Car si des phénomènes étranges ne cessent de se multiplier à partir de la chute d’une étrange météorite au halo mauve, c’est aussi l’impossibilité pour une cellule familiale de retrouver une forme (rêvée ?) de normalité et de stabilité à laquelle on assiste. Les atavismes générationnels semblent être plus forts (« Je ne suis pas un monstre, comme mon père », clame désespérément Nathan Gardner), et ce basculement progressif de tout un groupe dans la folie est d’une grande pertinence quant à la filiation lovecraftienne. La créature extra-terrestre ne joue alors qu’un rôle de révélateur de failles bien humaines, dans le fond.

La succession des anomalies engendrées par la fameuse « couleur tombée du ciel » scande le déroulement d’un film d’horreur présentant finalement une progression relativement classique : la mère qui se coupe deux doigts sans s’en rendre compte, le parasitage des communications, la transformation de la faune et de la flore, ou, plus intéressant, la modification de la perception du temps (potentialité qui n’est malheureusement qu’effleurée). Le plus glaçant, à cet égard, réside dans la créature résultant de l’exposition à la couleur de Jack et Theresa : on tient là un moment réellement glaçant, là où l’autre créature sise dans l’étable tient davantage de l’hommage à The Thing de Carpenter, chef d’œuvre lovecraftien dans l’esprit.

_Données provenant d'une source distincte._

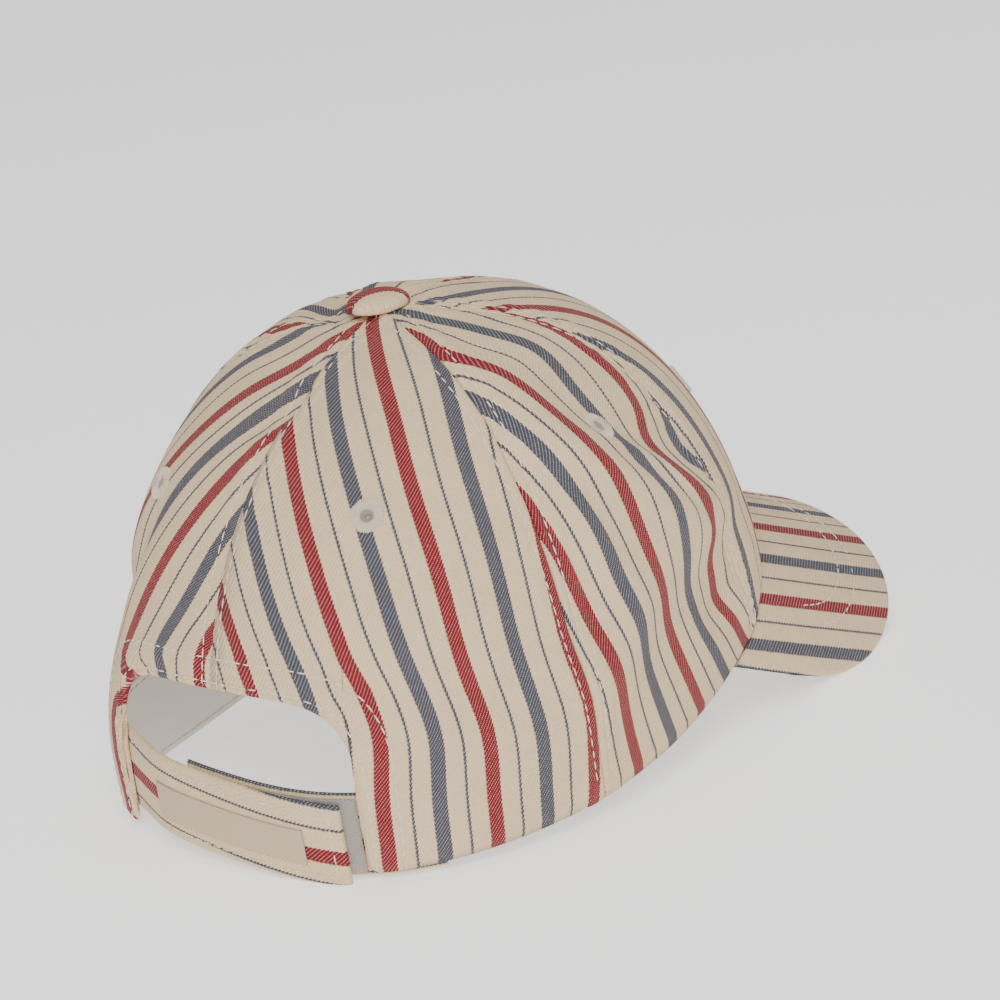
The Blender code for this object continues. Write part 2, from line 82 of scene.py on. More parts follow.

Les clins d’œil sont d’ailleurs multiples dans le film, du Necronomicon utilisé par Lavinia à Ward originaire de Providence et portant un tee-shirt de l’université Miskatonic, en passant par des prévisions météorologiques mentionnant Dunwich… Si certains éléments de la réalisation sont de pures réussites – l’image clef du puits, accès entre les profondeurs de la Terre, l’eau, et l’extérieur, le ciel étoilé ; les images brèves mais frappantes de la planète extra-terrestre – d’autres font sourire – certains effets spéciaux dignes des années 80, un kitsch détonnant dans ce contexte, et cette tendance à vouloir trop en montrer au lieu de simplement suggérer. Le retour de la narration pour les dernières minutes du métrage permet de conclure sur une note majoritairement positive, sans faire abstraction des vrais défauts et faiblesses d’un film réalisé par un descendant de l’explorateur Stanley…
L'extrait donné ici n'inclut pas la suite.